Sedangkan izin sejatinya adalah meminta persetujuan, bukan sekadar
pemberitahuan.
Meminta izin
adalah hal yang juga diatur dalam Islam. Adabul isti’dzan (adab meminta
izin) seringkali dilupakan oleh umat Islam, terutama mereka yang bergabung
dalam jamaah. Jika kita perhatikan, Al-Qur’an menyebut tentang adab meminta
izin tak kurang dari dua kali. Misalnya saja dalam QS. An-Nuur ayat ke-27
tentang izin masuk rumah orang lain, ““Hai orang-orang yang beriman,
janganlah kamu memasuki rumah yang bukan rumahmu, sebelum meminta izin dan
memberi salam kepada penghuninya.” Atau di dua ayat setelahnya, tentang
anak yang harus meminta izin ketika hendak memasuki kamar orang tuanya, “Dan
apabila anak-anakmu telah sampai umur baligh, maka hendaklah mereka meminta
izin seperti orang-orang yang sebelum mereka meminta izin.” Beberapa hadis
juga mengatur tentang cara meminta izin. Salah satu hadis menyebutkan tentang
keutamaan adabul isti’dzan ini. “Sesungguhnya minta izin itu
dijadikan ketentuan karena untuk menjaga pandangan mata.” (HR Bukhari dan
Muslim)
Masih dalam surah
yang sama, Al-Qur’an juga mennjelaskan tentang adab meminta izin. Namun kali
ini lebih spesifik. Yakni izin meninggalkan forum. “Sesungguhnya yang
sebenar-benar orang mukmin ialah orang-orang yang beriman kepada Allah dan
Rasul-Nya, dan apabila mereka berada bersama-sama Rasulullah dalam sesuatu urusan
yang memerlukan pertemuan, mereka tidak meninggalkan (Rasulullah) sebelum
meminta izin kepadanya. Sesungguhnya orang-orang yang meminta izin kepadamu
(Muhammad) mereka itulah orang-orang yang beriman kepada Allah dan rasul-Nya,
maka apabila mereka meminta izin kepadamu karena sesuatu keperluan, berilah
izin kepada siapa yang kamu kehendaki di antara mereka, dan mohonkanlah ampunan
untuk mereka kepada Allah. Sesungguhnya Allah Maha Pengampun lagi Maha
Penyayang. Janganlah kamu jadikan panggilan Rasul di antara kamu seperti
panggilan sebahagian kamu kepada sebahagian (yang lain). Sesungguhnya Allah
telah mengetahui orang-orang yang berangsur-angsur pergi di antara kamu dengan
berlindung (kepada kawannya), maka hendaklah orang-orang yang menyalahi perintah
Rasul takut akan ditimpa cobaan atau ditimpa azab yang pedih.” (QS.
An-Nuur: 62-63).
Ibnu Katsir menjelaskan
dalam kitab tafsirnya bahwa ayat ini sebagai pelajaran yang Allah turunkan
kepada para hamba-Nya yang beriman. Sebagaimana Allah telah memerintahkan untuk
meminta izin ketika hendak meninggalkan majelis dan tidak membubarkan diri
sebelum mendapatkan izin dari Rasulullah. Allah mengajarkan tentang adabul
isti’dzan. Kaidah ini termasuk ke dalam salah satu kaidah yang amat penting
dalam konteks ‘amal islami, terutama dalam ‘amal jama’i (amal
kolektif). Karena dala ‘amal jama’i memerlukan bersatu-padunya antar
elemen di dalamnya, yakni pemimpin (qiyadah), yang dipimpin (jundi)

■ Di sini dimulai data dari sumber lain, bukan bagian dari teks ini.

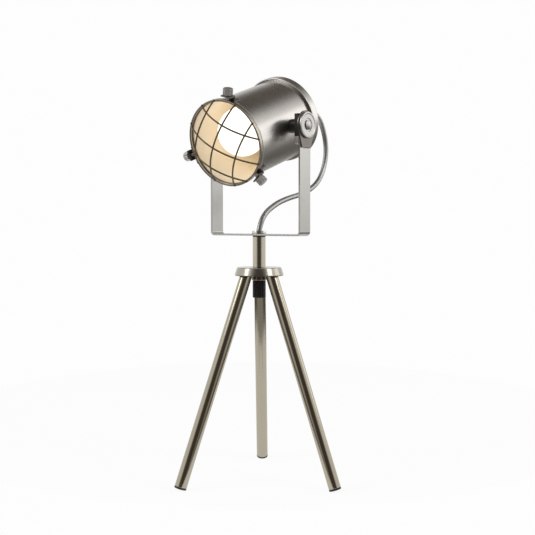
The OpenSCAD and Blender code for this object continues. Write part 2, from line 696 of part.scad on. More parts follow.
module shell_contact() color("#c8a45a") socket_frame() translate([0, 0, holder_floor_w])
    cylinder(h = contact_t, d = contact_d, $fn = 32);
module holder_nipple() color("#8e8a82") head_frame()
    translate([0, 0, -cap_crown_w - grip_h / 2]) difference() {
        cylinder(h = grip_h / 2 + holder_stand + nipple_grip, d = nipple_d, $fn = 48);
        translate([0, 0, -cut])
            cylinder(h = grip_h + holder_stand + nipple_grip, d = nipple_bore_d, $fn = 48);
    }
module cord_grip() color("#222222") head_frame() translate([0, 0, -grip_end_w])
    rotate_extrude($fn = 64) difference() {
        polygon([[0, 0], [grip_end_d / 2, 0], [grip_d / 2, grip_h * grip_taper_share],
            [grip_d / 2, grip_h], [0, grip_h]]);
        translate([0, -cut]) square([(cord_d + slack) / 2, grip_h + 2 * cut]);
        translate([0, grip_h / 2]) square([nipple_d / 2 + fit, grip_h]);
    }
// Share of the cord grip's length that tapers
grip_taper_share = 0.4;

// Bulb: a globe with straight flanks that run into the neck
module bulb_profile(inset) {
    r = bulb_d / 2 - inset;
    flank_y = -r * flank_share;
    flank_x = r * sqrt(1 - pow(flank_share, 2));
    translate([0, bulb_w]) intersection() {
        circle(r = r, $fn = 128);
        translate([0, flank_y]) square([r, 2 * r]);
    }
    polygon([[0, bulb_w + flank_y + inset], [0, neck_gap_w], [neck_d / 2 - inset, neck_gap_w],
        [neck_d / 2 - inset, neck_gap_w + neck_rise], [flank_x, bulb_w + flank_y],
        [0, bulb_w + flank_y]]);
}
// Length of the straight part of the neck
neck_rise = 4;
module bulb_glass() color("#fbf6e8") socket_frame() rotate_extrude($fn = 128) difference() {
    bulb_profile(0);
    bulb_profile(glass_t);
}
module bulb_base() color("#c9c6bd") socket_frame() translate([0, 0, base_end_w]) difference() {
    cylinder(h = base_h, d = base_d, $fn = 64);
    translate([0, 0, glass_t])
        cylinder(h = base_h, d = base_d - 2 * glass_t, $fn = 64);
}
module bulb_insulator() color("#2b2a33") socket_frame() translate([0, 0, base_end_w - tip_h])
    rotate_extrude($fn = 64)
        polygon([[0, 0], [contact_d / 2 + contact_t, 0], [base_d / 2 - contact_t, tip_h],
            [0, tip_h]]);
module bulb_contact() color("#b8b4aa") socket_frame() translate([0, 0, contact_w])
    cylinder(h = contact_t, d = contact_d, $fn = 32);

foot(leg_angles[0]);  // foot_left
foot(leg_angles[1]);  // foot_right
foot(leg_angles[2]);  // foot_back
leg(leg_angles[0]);  // leg_left
leg(leg_angles[1]);  // leg_right
leg(leg_angles[2]);  // leg_back
leg_studs();
hub_disc();
hub_collar();
switch_bushing();
post_tube();
post_rod();
swivel_washer();
post_nut();
switch_spindle();
switch_knob();
yoke_strap();
pivot_plate_left();
pivot_plate_right();
friction_pads();
ledge_blocks();
head_cord();
drum_shell();
rear_cap();
pivot_bosses();
pivot_bolts();
clamp_disc_left();
clamp_disc_right();
cap_nuts();
guard_band();
guard_wires();
guard_brackets();
bracket_rivets();
thumb_screw(screw_clocks[0]);  // thumb_screw_top
thumb_screw(screw_clocks[1]);  // thumb_screw_right
thumb_screw(screw_clocks[2]);  // thumb_screw_left
lampholder_body();
screw_shell();
shell_contact();
holder_nipple();
cord_grip();
bulb_glass();
bulb_base();
bulb_insulator();
bulb_contact();
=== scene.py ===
"""Tabletop searchlight lamp: the fine form and the finish of every piece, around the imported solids.

Sizes are in millimetres and are turned into metres when a form becomes a piece. Colours are linear.
"""

import logging
import math
from dataclasses import dataclass, field
from enum import Enum
from typing import Optional, Sequence, Union

import bmesh
import bpy
from mathutils import Matrix, Vector


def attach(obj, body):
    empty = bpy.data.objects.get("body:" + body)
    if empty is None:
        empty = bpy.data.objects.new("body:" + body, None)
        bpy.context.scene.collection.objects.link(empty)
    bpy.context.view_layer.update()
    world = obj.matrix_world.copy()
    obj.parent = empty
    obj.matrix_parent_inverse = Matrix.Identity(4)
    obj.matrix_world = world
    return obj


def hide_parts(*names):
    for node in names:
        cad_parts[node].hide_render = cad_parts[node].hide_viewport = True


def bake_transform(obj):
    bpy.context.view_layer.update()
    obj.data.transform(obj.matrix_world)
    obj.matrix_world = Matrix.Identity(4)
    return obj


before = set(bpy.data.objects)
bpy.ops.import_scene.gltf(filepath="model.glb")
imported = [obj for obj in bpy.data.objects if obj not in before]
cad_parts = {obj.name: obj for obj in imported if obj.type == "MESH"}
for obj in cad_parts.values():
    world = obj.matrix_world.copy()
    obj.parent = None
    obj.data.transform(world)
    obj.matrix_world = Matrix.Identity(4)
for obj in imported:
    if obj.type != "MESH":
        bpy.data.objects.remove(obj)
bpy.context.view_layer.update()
MM = 0.001
GAP = 0.02
JOIN = 1e-4
FLAT_SHADED_OVER = 35.0
SIDES = ((1, "right"), (-1, "left"))
LOG = logging.getLogger("searchlight")
Colour = tuple[float, float, float]
Point = tuple[float, float, float]
Outline = Sequence[tuple[float, float]]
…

dan sistem (manhaj). Sehingga hadirnya kaidah ini adalah sebagai indikator
sebuah jama’ah sesuai jalurnya atau tidak. Sekaligus sebagai tes atau ujian
bagi seorang jundi dalam berjamaah.
Setali tiga uang
dengan Ibnu Katsir, Syaikh Abu Bakar Jabir al-Jazairi (juga) dalam kitab
tafsirnya, Aisarut Tafasir, menyatakan bahwa dalam ayat ini ada
pengajaran bagi Rasulullah shallallahu ‘alaihi wasallam dan orang-orang
beriman, sekaligus menyinggung orang munafik. Allah mengabarkan bahwa orang
yang meminta izin (kepada Nabi), adalah mereka yang beriman kepada Allah dan
Rasul-Nya. Sedangkan orang-orang yang tidak beriman dan masuk dalam kategori
munafik, adalah mereka yang ngeloyor pergi tanpa meminta izin terlebih
dahulu. Padahal saat itu adalah forum penting yang membahas kemaslahatan umat.
Kemudian ayat ini juga bermaksud untuk mengingatkan Rasul apabila ada orang
beriman yang meminta izin karena suatu urusan, maka hendaklah memberinya izin.
Dengan catatan, urusan orang tersebut memang benar-benar penting (udzur
syar’i) yang tidak mungkin ditinggalkan. Kemungkinan bila urusannya ditinggalkan
adalah kerugian yang besar yang terjadi padanya dan orang lain. Atau opsi
pemberian izin lainnya adalah apabila orang tersebut memang tidak terlalu
dibutuhkan dalam forum tersebut.
Adabul
isti’dzan adalah suatu bentuk ketaatan seorang jundi pada qiyadah-nya.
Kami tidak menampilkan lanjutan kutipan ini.